During the 1990s the Russian Federation critically downgraded its relations with Middle Eastern states due to its economic difficulties and also on account of the predominant orientation of its new political class towards the Euro-Atlantic community. However, Russia did inherit from its Soviet days the role of cosponsor of the Arab-Israeli peace process and managed to establish diplomatic relations with new partners in the Arabian Gulf, yet the Asian direction of Russia’s policy was generally put on the back burner.

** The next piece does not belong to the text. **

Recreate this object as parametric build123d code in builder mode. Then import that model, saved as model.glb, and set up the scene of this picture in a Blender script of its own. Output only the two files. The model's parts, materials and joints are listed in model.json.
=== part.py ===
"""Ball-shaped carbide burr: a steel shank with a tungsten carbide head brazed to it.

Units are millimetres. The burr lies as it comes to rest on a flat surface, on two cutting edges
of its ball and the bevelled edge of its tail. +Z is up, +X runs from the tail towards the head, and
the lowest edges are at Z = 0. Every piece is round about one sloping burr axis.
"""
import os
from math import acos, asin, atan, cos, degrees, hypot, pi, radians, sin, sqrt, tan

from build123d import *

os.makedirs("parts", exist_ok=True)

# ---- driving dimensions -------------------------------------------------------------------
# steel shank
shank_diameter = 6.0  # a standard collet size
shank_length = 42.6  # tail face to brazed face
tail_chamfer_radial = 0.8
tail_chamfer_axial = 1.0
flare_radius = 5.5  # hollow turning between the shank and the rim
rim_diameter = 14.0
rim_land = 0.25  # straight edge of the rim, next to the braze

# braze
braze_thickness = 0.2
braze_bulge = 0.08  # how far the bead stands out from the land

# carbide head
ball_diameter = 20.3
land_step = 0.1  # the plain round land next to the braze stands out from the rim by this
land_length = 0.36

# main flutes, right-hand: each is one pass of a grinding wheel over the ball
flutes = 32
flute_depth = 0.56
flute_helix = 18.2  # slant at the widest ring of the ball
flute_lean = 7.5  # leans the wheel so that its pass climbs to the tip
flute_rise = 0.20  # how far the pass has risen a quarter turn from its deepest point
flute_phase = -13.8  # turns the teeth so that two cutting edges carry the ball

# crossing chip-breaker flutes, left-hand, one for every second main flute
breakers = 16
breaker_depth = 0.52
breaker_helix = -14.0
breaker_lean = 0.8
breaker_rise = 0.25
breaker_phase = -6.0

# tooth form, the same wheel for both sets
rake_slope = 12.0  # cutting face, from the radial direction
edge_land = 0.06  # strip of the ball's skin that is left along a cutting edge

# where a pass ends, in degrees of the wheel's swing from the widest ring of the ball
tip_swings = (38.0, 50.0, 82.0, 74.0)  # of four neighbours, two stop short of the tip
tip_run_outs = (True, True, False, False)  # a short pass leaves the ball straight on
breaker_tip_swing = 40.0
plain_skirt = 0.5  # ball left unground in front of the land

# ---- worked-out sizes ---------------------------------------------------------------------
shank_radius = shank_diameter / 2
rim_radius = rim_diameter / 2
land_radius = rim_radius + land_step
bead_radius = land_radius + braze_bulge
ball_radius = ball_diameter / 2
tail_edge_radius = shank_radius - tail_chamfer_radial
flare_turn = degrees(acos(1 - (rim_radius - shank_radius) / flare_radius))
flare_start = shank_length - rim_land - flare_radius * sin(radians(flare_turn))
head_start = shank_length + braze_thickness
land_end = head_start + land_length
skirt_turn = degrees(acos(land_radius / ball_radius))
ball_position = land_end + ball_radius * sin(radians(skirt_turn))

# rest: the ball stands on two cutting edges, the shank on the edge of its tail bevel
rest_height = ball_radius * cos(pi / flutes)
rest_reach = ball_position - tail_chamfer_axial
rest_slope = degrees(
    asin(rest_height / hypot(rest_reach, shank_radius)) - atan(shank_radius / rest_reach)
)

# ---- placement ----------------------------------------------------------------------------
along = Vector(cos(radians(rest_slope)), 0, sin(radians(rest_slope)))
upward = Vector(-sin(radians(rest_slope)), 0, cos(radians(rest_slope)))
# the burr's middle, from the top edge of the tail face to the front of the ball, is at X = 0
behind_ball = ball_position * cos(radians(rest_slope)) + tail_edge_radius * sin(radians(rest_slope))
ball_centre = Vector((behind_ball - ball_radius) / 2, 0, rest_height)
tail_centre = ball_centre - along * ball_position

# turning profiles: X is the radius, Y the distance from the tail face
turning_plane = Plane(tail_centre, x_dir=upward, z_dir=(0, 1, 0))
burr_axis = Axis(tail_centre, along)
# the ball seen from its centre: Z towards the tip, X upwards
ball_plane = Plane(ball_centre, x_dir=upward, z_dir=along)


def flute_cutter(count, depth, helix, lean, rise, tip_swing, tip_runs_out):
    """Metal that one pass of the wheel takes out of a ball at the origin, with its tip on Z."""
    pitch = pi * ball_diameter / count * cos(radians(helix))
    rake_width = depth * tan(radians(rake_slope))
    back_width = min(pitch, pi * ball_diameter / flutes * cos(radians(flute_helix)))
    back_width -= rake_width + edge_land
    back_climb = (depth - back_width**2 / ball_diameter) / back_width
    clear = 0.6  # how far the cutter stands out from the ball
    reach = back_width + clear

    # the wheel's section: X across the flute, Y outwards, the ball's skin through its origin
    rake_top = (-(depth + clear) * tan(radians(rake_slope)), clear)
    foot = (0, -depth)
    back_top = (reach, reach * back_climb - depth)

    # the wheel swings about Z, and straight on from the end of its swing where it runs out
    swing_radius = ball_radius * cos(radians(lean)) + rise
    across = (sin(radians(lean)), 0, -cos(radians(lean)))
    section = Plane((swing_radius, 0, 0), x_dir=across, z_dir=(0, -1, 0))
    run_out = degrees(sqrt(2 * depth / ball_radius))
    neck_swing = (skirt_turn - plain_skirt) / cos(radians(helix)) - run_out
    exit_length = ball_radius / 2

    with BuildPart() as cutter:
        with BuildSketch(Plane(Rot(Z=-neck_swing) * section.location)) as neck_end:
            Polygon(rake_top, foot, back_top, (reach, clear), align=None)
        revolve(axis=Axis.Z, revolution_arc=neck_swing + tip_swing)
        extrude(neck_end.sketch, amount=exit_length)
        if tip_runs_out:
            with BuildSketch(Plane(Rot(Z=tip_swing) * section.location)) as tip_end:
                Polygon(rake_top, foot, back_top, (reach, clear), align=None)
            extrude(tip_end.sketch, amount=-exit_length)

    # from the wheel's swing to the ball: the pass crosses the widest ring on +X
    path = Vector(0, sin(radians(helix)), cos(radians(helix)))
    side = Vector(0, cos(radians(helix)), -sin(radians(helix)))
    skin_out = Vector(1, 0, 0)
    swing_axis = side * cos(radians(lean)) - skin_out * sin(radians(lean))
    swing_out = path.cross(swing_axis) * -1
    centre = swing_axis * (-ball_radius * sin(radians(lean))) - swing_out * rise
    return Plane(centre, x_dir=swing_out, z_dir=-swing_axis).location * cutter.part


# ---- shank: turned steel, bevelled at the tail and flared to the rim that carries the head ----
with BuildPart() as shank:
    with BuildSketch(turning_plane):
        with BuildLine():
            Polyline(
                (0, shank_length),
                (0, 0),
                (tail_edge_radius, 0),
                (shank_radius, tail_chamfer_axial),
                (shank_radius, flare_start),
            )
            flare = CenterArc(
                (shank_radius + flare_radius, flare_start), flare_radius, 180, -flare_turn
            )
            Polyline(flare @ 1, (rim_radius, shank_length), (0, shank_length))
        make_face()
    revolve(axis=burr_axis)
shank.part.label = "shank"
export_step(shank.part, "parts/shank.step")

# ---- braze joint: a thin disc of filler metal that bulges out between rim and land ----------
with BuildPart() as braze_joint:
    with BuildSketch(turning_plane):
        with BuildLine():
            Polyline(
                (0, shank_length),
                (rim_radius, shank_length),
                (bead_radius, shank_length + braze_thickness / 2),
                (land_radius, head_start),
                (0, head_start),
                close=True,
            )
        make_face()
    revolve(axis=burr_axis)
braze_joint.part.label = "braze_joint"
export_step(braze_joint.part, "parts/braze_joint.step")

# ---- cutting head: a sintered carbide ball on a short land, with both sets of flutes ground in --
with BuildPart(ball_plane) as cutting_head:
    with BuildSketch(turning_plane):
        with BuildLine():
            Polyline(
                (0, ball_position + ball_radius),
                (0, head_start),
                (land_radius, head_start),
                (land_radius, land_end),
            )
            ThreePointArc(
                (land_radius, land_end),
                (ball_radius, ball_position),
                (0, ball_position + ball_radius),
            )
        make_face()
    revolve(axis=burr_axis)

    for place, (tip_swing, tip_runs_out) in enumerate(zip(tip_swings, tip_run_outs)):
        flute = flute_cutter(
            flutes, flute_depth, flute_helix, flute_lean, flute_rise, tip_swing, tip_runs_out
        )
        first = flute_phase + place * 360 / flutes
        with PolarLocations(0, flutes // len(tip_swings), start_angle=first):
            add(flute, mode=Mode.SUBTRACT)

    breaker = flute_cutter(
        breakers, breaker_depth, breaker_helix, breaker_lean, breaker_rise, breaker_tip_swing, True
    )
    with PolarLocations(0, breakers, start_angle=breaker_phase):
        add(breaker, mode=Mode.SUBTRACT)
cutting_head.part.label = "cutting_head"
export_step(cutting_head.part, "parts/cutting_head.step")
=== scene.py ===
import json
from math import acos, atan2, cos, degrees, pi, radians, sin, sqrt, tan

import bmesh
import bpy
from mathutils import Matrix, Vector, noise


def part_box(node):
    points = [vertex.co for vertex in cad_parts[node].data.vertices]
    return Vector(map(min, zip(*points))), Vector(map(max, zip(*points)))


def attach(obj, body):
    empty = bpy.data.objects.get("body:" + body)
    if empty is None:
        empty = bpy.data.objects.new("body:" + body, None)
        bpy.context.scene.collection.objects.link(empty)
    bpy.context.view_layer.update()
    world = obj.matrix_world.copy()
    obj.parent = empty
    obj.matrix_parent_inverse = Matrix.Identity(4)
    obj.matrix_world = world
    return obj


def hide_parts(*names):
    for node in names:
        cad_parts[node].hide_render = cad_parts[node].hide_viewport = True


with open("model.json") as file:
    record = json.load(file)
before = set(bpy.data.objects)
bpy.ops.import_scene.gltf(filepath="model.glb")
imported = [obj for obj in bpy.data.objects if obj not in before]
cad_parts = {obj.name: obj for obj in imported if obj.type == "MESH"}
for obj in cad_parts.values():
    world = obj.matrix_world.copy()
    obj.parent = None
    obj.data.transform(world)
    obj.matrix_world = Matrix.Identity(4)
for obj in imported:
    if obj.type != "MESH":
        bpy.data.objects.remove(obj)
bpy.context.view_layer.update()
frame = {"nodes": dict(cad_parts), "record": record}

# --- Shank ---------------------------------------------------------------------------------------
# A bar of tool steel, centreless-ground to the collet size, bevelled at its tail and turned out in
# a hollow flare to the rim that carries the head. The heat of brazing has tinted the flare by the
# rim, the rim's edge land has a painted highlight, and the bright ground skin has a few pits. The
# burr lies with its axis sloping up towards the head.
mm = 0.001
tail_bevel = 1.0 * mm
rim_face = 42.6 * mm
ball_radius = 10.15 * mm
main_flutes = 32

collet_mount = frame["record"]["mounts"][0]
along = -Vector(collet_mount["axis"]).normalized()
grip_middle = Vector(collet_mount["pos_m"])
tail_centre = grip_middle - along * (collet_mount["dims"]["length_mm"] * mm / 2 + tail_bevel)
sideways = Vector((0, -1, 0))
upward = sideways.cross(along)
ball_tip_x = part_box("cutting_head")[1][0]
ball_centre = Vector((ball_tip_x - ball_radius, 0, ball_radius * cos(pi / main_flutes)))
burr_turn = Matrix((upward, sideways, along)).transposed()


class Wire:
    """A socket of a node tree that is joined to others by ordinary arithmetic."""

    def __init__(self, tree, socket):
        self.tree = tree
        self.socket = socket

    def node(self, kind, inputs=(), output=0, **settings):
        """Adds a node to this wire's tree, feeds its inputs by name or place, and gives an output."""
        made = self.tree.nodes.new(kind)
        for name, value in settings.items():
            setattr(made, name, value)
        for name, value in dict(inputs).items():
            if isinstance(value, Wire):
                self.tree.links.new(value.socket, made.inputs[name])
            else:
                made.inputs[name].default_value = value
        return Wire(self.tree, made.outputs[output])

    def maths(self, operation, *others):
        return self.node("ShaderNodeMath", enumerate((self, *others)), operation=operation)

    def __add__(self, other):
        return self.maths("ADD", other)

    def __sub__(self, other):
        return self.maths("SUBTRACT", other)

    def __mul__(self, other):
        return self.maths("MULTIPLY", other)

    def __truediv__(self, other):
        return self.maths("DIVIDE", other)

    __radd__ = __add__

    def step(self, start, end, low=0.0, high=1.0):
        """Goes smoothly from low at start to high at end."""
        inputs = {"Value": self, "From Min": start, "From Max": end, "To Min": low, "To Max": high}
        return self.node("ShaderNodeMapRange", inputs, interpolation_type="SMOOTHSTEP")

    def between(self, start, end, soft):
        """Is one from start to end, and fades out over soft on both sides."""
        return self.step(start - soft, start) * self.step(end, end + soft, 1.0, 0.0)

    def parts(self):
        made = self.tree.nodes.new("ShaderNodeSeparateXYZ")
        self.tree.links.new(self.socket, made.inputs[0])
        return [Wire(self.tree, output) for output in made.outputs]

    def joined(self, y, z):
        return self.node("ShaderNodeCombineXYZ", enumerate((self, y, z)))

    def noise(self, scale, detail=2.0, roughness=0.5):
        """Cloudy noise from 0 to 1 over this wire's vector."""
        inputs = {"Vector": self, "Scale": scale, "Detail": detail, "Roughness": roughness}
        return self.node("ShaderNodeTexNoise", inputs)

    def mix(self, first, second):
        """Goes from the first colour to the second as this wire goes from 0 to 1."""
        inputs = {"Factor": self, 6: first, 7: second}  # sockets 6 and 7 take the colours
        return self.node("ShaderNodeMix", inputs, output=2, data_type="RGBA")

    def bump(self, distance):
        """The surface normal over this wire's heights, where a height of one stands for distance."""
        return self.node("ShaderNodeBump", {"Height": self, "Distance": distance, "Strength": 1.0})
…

It was only after the post-Soviet transition period – with its associated developmental difficulties and insecurity – that Russia began to assume once again its role in the world and started to rectify the imbalance between its Western and Asian focus on foreign policy (including its special Islamic dimension) and began to make up lost ground. Many Russian experts believe that the current high rates of economic growth enjoyed under the current macroeconomic policies will enable Russia in the coming decade to become the sixth largest economy in the world, and by 2020 to be one of the world’s five largest economies. Worthy of note in this respect are the goals set by President Vladimir Putin in early 2008, which aim to strengthen market and democratic transformations and help move Russia’s economy from the inertia-ridden path based on energy and raw material exports to the path of innovation.
In the atmosphere of political self-improvement during Putin’s presidency, Russia developed its relations with the Middle-Eastern states, raised the level of its involvement in the regional and global politics of the region, and demonstrated its determination to follow an independent policy towards sensitive political issues such as Iraq or Iran’s nuclear program. A number of important directions can be singled out from Russia’s Middle-Eastern policy where considerable success has been achieved.
Today, a strong, more self-confident Russia is becoming an important force for political change in the world and has emerged once more as an actor in international politics and a state that values its developing relations with the Arab world and the Middle East in general.